In her ruling on Mr Kanu’s preliminary objection challenging the 15 amended charges of terrorism and treasonable felony filed against him, Mrs Nyako struck out eight of the 15 counts charge that borders on treasonable felony and terrorism.
She ruled that eight of the charges had not established any tangible offence against Mr Kanu.
The judge dismissed the defence team’s objection over the court’s jurisdiction to entertain the suit.
The court ordered Mr Kanu’s arrest in March 2019 after adjudging him him to have jumped bail.
The arrest order came months after Mr Kanu fled the country in the wake of the invasion of his home by the military in Afara-Ukwu, near Umuahia, Abia State in September 2017.
Mr Kanu’s disappearance stalled his trial which he was jointly undergoing along with his co-defendants. With the development, the judge, on March 28, 2018, severed Mr Kanu’s trial from that of other co-defendants to stop further delay in the others’ case.
Mr Kanu, a citizen of both Nigeria and Britain, was believed to have also moved to the United Kingdom.
Without any public hint of the government trailing Mr Kanu, the Attorney-General of the Federation, Abubakar Malami, surprisingly announced in June 2021, that the secessionist had been “intercepted” and brought back to Nigeria.
While Mr Malami kept mum on where Mr Kanu was arrested and the circumstances of his repatriation to Nigeria, the IPOB leader’s family members and lawyers raged at what they said was his abduction from Kenya.
The government subsequently amended the charges to add terrorism allegations raising the number of counts to 15.
He pleaded not guilty to the charges during his re-arraignment. He also filed a preliminary application challenging the validity of the charges and a separate N50billion action against what he said was his illegal repatriation by the federal government.
Lawyers’ arguments before ruling
At the hearing of Mr Kanu’s applications in February, his lead counsel, Mike Ozekhome, a Senior Advocate of Nigeria (SAN), argued that the 15-count amended charge was invalid.
“The entire charges do not disclose any prima facie case against the defendant (Mr Kanu),” the defence lawyer told the court.
Mr Ozekhome argued that “the defendant was unlawfully and brutally extraordinarily renditioned from Kenya,” an action he said breached the African Charter on Peoples Rights.
Challenging the court’s jurisdiction to entertain the criminal case, the lawyer contended that the charges wrongly conferred “a global jurisdiction on the court” by not indicating the locations where the alleged the offences were committed.
“A charge must disclose the specific location where an alleged crime was committed,” Mr Ozekhome said.
He further told the court the “prosecution is still using the proof of evidence it tendered at the beginning of the trial in 2015” despite the fact that most of the earlier charges had been dismissed.

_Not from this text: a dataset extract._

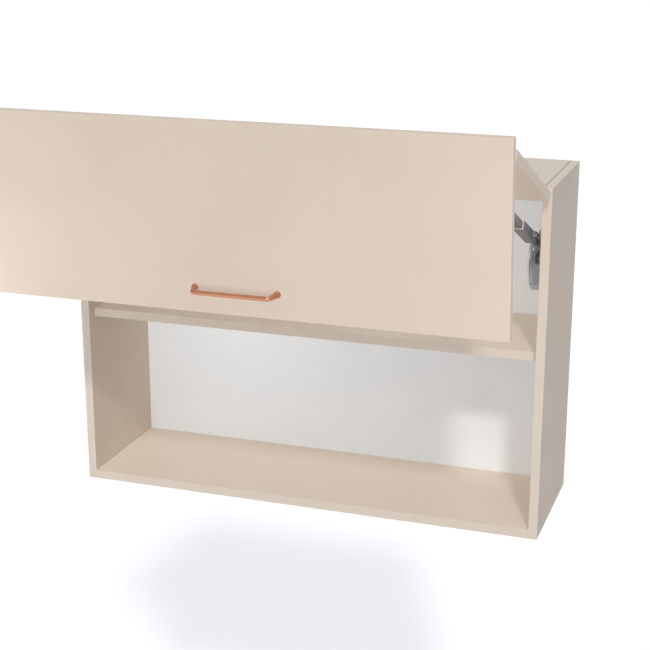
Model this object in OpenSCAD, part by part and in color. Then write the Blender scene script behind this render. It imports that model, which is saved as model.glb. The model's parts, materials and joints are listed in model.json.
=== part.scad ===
// Wall cabinet with a folding lift-up door.
// The carcass hangs on a wall and has one shelf. Two leaves, hinged to each other, close the whole
// front. Two sprung lifts inside the sides swing them up and fold them over the top.
// Millimetres. X runs to the right, Y towards the wall, Z up. The origin is on the wall plane, at
// the middle of the width and level with the underside.

/* [Carcass] */
// width over the sides
body_w = 1000; // [800:10:1200]
// height over the top and bottom
body_h = 715; // [700:5:730]
// depth without the door
body_d = 300; // [280:5:360]
// thickness of the carcass boards
board_t = 18; // [16:0.5:19]
// thickness of the back panel
back_t = 8; // [3:0.5:10]
// void between the back panel and the wall
back_void = 10; // [8:0.5:15]
// height of the underside of the shelf
shelf_z = 367; // [340:1:380]
// distance of the shelf behind the front edges
shelf_inset = 24; // [22:1:60]
// thickness of the front edge bands
band_t = 1; // [0.4:0.1:2]

/* [Door] */
// how far the door is lifted: 1 is fully up, as built, and 0 is shut
lifted = 1; // [0:0.05:1]
// thickness of the door leaves
leaf_t = 18; // [17.5:0.5:20]
// gap between the shut door and the carcass
door_gap = 2; // [1.5:0.1:2.5]
// how far the sides show beyond the leaves
side_reveal = 1.5; // [0.5:0.5:3]
// height of the lower leaf's bottom edge
door_foot = 1.5; // [0.5:0.5:3]
// how far the top shows above the upper leaf
top_reveal = 1; // [0.5:0.5:2]
// gap between the two leaves
leaf_gap = 4; // [3.5:0.1:4.5]
// angle that the upper leaf opens
top_open = 112.5; // [108:0.5:112.5]
// angle that the lower leaf folds under the upper one
fold_open = 117.3; // [112:0.1:117.3]
// distance of the outer hinges from the middle
hinge_span = 370; // [200:10:370]

/* [Handle] */
// distance between the screws
handle_pitch = 160; // [96:32:320]
// height of the screws above the bottom edge of the leaf
handle_rise = 48; // [30:1:70]
// distance of the bar's centre from the door
handle_out = 27; // [24:1:40]
// how far each leg leans in
handle_lean = 7; // [0:1:10]
// diameter of the bar
handle_bar = 9; // [8:0.5:12]

/* [Lift] */
// distance of the arm's pivot behind the front edges
lift_in = 33; // [32:0.5:36]
// distance of the arm's door pin from the leaf
pin_out = 30; // [29:0.5:32]
// distance of that pin below the top of the lower leaf
pin_drop = 135; // [130:1:140]
// distance of the roller from the pivot when the door is shut
cam_shut = 34; // [30:0.5:35]
// the same when the door is up
cam_up = 21; // [20:0.5:24]
// radius of the roller
roller_r = 6; // [5:0.5:6.5]
// radius of the springs, to the middle of the wire
spring_r = 5.9; // [5:0.1:6.2]
// radius of the spring wire
wire_r = 1.1; // [0.8:0.1:1.3]

/* [Fits] */
// radial clearance of a turning or sliding fit
run = 0.05; // [0.03:0.01:0.1]
// radial clearance of a fixed pin, plug or screw in its hole
seat = 0.05; // [0.03:0.01:0.1]
// least gap between the faces of a loose pivot
loose = 0.35; // [0.3:0.05:0.5]

/* [Hidden] */
$fn = 48;
half_w = body_w / 2 - board_t;
under_top = body_h - board_t;
leaf_w = body_w - 2 * side_reveal;
leaf_h = (body_h - top_reveal - door_foot - leaf_gap) / 2;
lower_top = door_foot + leaf_h;
upper_foot = lower_top + leaf_gap;
panel_y = body_d - back_void - back_t;
groove = 8;
hinge_at = [-hinge_span, 0, hinge_span];
both = [-1, 1];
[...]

Also, Mr Ozekhome argued that the federal government’s charge criminalising Mr Kanu’s leadership of IPOB, was wrong as there is not basis for such owing to the fact that “IPOB proscription is a subject of an appeal at the Court of Appeal.”
But the prosecuting lawyer, Shuaibu Labaran, disagreed with the defence counsel’s arguments, saying Mr Kanu’s application seeking to strike out the case “lacks substance.”
Mr Labaran said the federal court was clothed with the statutory jurisdiction to hear and determine the suit.
He referenced Section 32 of the Terrorism Prevention Amendment Act, 2013, saying, “The Federal High Court sitting in Nigeria has the exclusive jurisdiction to try this matter.”
“We urge the court to refuse this application for the trial of the defendant to commence in earnest,” the prosecuting lawyer said.
The IPOB leader was accused of various offences, including treasonable felony and terrorism, offences he allegedly committed in the course of his secessionist campaigns.
Mr Kanu who was first arrested in 2015 over his separatist activities has been re-arraigned before three different judges of the court in Abuja after the first set of charges were filed against him and his former co-defendants on December 18, 2015.
It will be recalled that the judge had earlier struck out six of the 11 original counts on March 1, 2017.